So, the story continues as follows:
We continued meeting at the hobby club and sometimes outside in relationship with the hobby (what I previously was calling "vanilla activity" - it is a plain non-sexual hobby). In the last few weeks we have been skipping the club most of the time and have been meeting at her alumni club, which is a convenient place. Each time when we'd meet, we'd have a nice conversation for an hour or so, and then we'd get to work. These conversations are my favorite time and I let her, bit by bit, know more about me. I have been also learning quite a bit about her and her interesting life
Today I brought the topic of open relationships. Until now, she knew that my wife and I had "an arrangement." While she wasn't shocked at all, she said that she tried once to have a casual relationship and it did not work well for her. Then she mentioned something like "luckily, I don't have to worry about relationships any more." I told her some of the benefits an open relationship can offer and what my wife and I have agreed upon, and she tole me "I wish you luck." Also she told me that last year she had something with a guy in his 40s, so age gap is not such a big issue for her. There is something else.
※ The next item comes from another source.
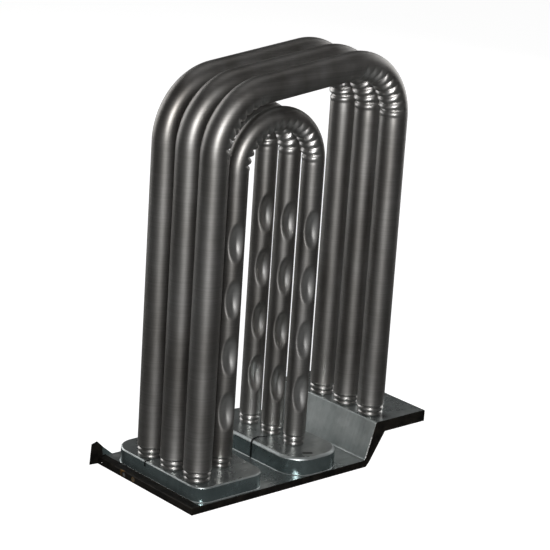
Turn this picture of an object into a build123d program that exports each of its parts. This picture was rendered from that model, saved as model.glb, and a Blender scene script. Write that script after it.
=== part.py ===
from build123d import *
from math import atan2, cos, degrees, radians, sin, tan
import os

os.makedirs("parts", exist_ok=True)

# Furnace heat exchanger, in millimetres. +Z is up and the panel's low rim stands on Z = 0.
# X runs along the panel from its low end to its raised end, Y runs across it.
# The origin is the middle of the part's outer box, on the plane that the low rim stands on.

# Vest panel: one folded and drawn sheet
sheet = 1.2
ramp_run = 20.5
ramp_rise = 62.6
raised_length = 110.3
low_rim_depth = 11.6
raised_rim_depth = 19.2
rim_corner_radius = 1.8
ramp_foot_radius = 4.0
ramp_top_radius = 3.0

# The rim widens along the ramp: where its lower edge leaves the floor, steps up and ends
rim_heel = 3.5
rim_toe = 10.5
rim_toe_rise = 7.6
rim_knee = 20.5

# Room left on the panel around the boxes and the outer rows of tubes
header_left_margin = 15.0
header_near_margin = 4.0
header_far_margin = 15.3
collector_near_margin = 2.4
collector_far_margin = 4.4
collector_right_margin = 42.65
primary_near_margin = 39.8
primary_far_margin = 88.0

# Header box: the wide drawn box that the primary and secondary tubes share
header_right_margin = 44.7
header_flare = 12.0
header_height = 25.4
header_corner_radius = 26.0
header_far_corner_radius = 38.0
header_root_radius = 2.0
header_crown_radius = 3.0

# Collector box: the oblong drawn box that the gas leaves through
collector_width = 109.0
collector_shift = 2.85
collector_height = 30.2
collector_corner_radius = 42.0
collector_root_radius = 1.5
collector_crown_radius = 6.0

# Primary tubes: large, on the header box and the raised flat
primary_radius = 22.225
primary_neck = 18.5
primary_pitch = 58.4
primary_inset = 24.0
primary_low_bend_radius = 96.5
primary_high_bend_radius = 90.0
primary_slope = 6.7
primary_ridge_count = 5
inlet_setback = 21.0

# Secondary tubes: small dimpled hairpins from the header box to the collector box
secondary_radius = 18.0
secondary_neck = 15.0
secondary_pitch = 55.5
secondary_gap = 67.3
secondary_bend_radius = 76.85
secondary_bend_height = 500.9
secondary_ridge_count = 8

# The primary tubes run over the hairpins with this gap
run_gap = 14.7

# Tube wall and wrinkles: the bore of a bend keeps clear of the folds and eases in over a length
wall = 1.2
fold = 1.2
bore_margin = 1.4
bore_easing = 14.0
bore_band_count = 4

# Tube feet: beads above the sheet, a neck through it and a flared lip under it
foot_lip_drop = 4.2
foot_lip_flare = 1.4
foot_bead_height = 2.5
foot_bead_depth = 1.2
foot_groove_height = 8.0
foot_groove_depth = 1.9
foot_height = 15.0
hole_clearance = 0.15

# Dimples on the near side of the secondary legs
dimple_radius = 100.0
dimple_depth = 4.5
dimple_pitch = 91.0
dimple_start = 121.0
dimple_count = 4

# Cover plates under the two boxes
cover_thickness = 1.6
cover_lap = 6.0
cover_clearance = 0.1
outlet_radius = 30.0
outlet_wall = 1.6
outlet_drop = 7.5

# Crack over the collector box, placed from the middle of the box
crack_width = 1.6
crack_overrun = 3.0
crack_reaches = [20.3, 32.9, 42.1]
crack_offsets = [-10.3, -5.1, -7.1, -12.7]

# Slit in the left edge of the header box and slot by the near end of the collector box
slit_width = 1.5
slit_length = 9.0
slit_depth = 9.0
slit_offset = -16.3
slot_length = 14.6
slot_width = 2.0
slot_offset = -9.8
slot_near_margin = 18.1
slot_turn = -32.0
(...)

After the dinner talk we did some hobby work and friendly parted with the understanding to meet next Tuesday at the hobby club because we haven't been there in a while.
I don't know what to do. I am in love, she is gorgeous, and it hurts me to come home after our meeting be start thinking about why aren't we lovers. Things have been going fine, except that we may be stuck at the "activity friends" area, and this is not acceptable for me. First, it hurts me because I really want us to be more and second, spending two evenings a week to be a "friend" is too much time for me.
I often imagine telling her "listen, it has all been fine but I can't keep going like this" but on the other hand, I don't want to break things up just yet.